**AVAILABLE DATA**
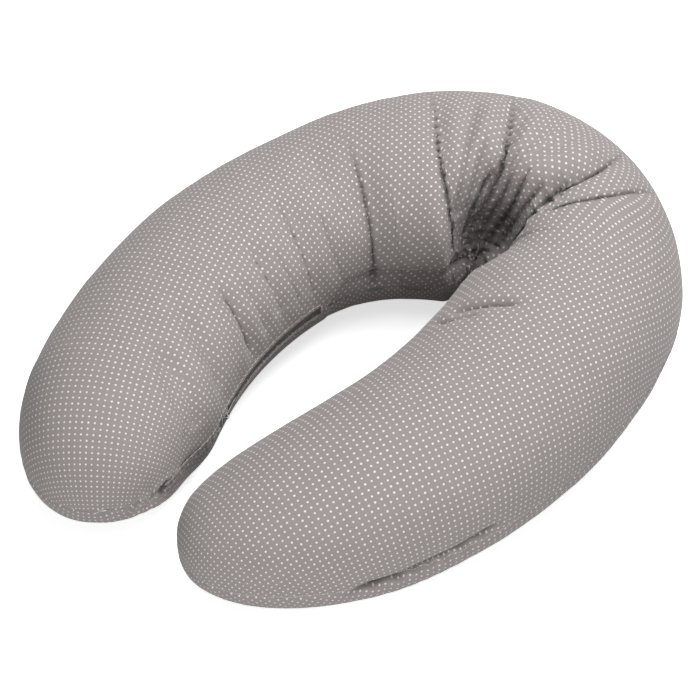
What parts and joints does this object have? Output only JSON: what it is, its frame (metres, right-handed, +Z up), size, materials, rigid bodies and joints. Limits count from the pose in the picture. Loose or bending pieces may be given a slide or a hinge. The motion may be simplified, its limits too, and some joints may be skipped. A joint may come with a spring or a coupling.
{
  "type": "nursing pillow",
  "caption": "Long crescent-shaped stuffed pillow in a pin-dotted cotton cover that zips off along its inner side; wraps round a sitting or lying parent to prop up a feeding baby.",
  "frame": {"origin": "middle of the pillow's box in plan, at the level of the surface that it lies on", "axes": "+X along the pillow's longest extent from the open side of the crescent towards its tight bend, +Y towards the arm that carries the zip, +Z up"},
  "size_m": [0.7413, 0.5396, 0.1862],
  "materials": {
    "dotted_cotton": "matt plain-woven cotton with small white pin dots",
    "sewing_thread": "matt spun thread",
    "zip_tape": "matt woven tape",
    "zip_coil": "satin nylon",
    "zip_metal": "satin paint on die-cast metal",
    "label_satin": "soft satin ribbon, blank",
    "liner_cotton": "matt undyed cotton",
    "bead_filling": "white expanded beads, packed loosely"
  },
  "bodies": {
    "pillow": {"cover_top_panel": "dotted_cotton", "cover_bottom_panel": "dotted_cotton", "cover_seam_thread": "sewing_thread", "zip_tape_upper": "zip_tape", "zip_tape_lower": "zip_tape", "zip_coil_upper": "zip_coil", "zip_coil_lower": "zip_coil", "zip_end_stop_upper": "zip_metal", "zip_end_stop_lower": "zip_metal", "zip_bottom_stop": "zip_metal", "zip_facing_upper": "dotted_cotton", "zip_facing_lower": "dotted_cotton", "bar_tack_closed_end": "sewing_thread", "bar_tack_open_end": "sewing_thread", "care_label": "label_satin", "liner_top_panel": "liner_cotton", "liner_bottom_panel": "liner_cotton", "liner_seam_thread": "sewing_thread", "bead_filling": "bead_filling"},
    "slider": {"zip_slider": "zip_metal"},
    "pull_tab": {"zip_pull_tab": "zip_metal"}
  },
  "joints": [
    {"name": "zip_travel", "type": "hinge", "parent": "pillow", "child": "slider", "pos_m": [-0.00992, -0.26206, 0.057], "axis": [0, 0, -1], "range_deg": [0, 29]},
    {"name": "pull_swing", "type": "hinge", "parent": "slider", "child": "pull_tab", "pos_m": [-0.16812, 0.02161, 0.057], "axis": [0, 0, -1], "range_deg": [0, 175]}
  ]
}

**SET PROBLEM**
Give an exact repetition of all the material.

**SOLUTION TO THE PROBLEM**
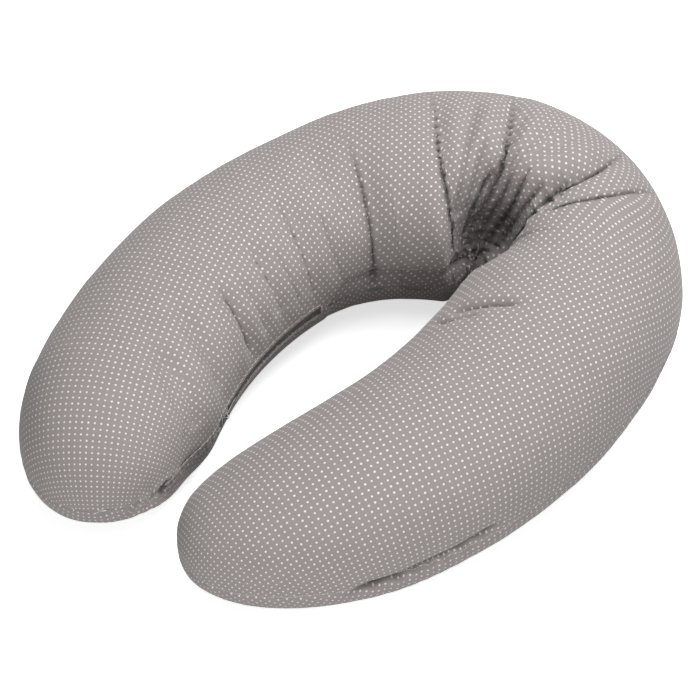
What parts and joints does this object have? Output only JSON: what it is, its frame (metres, right-handed, +Z up), size, materials, rigid bodies and joints. Limits count from the pose in the picture. Loose or bending pieces may be given a slide or a hinge. The motion may be simplified, its limits too, and some joints may be skipped. A joint may come with a spring or a coupling.
{
  "type": "nursing pillow",
  "caption": "Long crescent-shaped stuffed pillow in a pin-dotted cotton cover that zips off along its inner side; wraps round a sitting or lying parent to prop up a feeding baby.",
  "frame": {"origin": "middle of the pillow's box in plan, at the level of the surface that it lies on", "axes": "+X along the pillow's longest extent from the open side of the crescent towards its tight bend, +Y towards the arm that carries the zip, +Z up"},
  "size_m": [0.7413, 0.5396, 0.1862],
  "materials": {
    "dotted_cotton": "matt plain-woven cotton with small white pin dots",
    "sewing_thread": "matt spun thread",
    "zip_tape": "matt woven tape",
    "zip_coil": "satin nylon",
    "zip_metal": "satin paint on die-cast metal",
    "label_satin": "soft satin ribbon, blank",
    "liner_cotton": "matt undyed cotton",
    "bead_filling": "white expanded beads, packed loosely"
  },
  "bodies": {
    "pillow": {"cover_top_panel": "dotted_cotton", "cover_bottom_panel": "dotted_cotton", "cover_seam_thread": "sewing_thread", "zip_tape_upper": "zip_tape", "zip_tape_lower": "zip_tape", "zip_coil_upper": "zip_coil", "zip_coil_lower": "zip_coil", "zip_end_stop_upper": "zip_metal", "zip_end_stop_lower": "zip_metal", "zip_bottom_stop": "zip_metal", "zip_facing_upper": "dotted_cotton", "zip_facing_lower": "dotted_cotton", "bar_tack_closed_end": "sewing_thread", "bar_tack_open_end": "sewing_thread", "care_label": "label_satin", "liner_top_panel": "liner_cotton", "liner_bottom_panel": "liner_cotton", "liner_seam_thread": "sewing_thread", "bead_filling": "bead_filling"},
    "slider": {"zip_slider": "zip_metal"},
    "pull_tab": {"zip_pull_tab": "zip_metal"}
  },
  "joints": [
    {"name": "zip_travel", "type": "hinge", "parent": "pillow", "child": "slider", "pos_m": [-0.00992, -0.26206, 0.057], "axis": [0, 0, -1], "range_deg": [0, 29]},
    {"name": "pull_swing", "type": "hinge", "parent": "slider", "child": "pull_tab", "pos_m": [-0.16812, 0.02161, 0.057], "axis": [0, 0, -1], "range_deg": [0, 175]}
  ]
}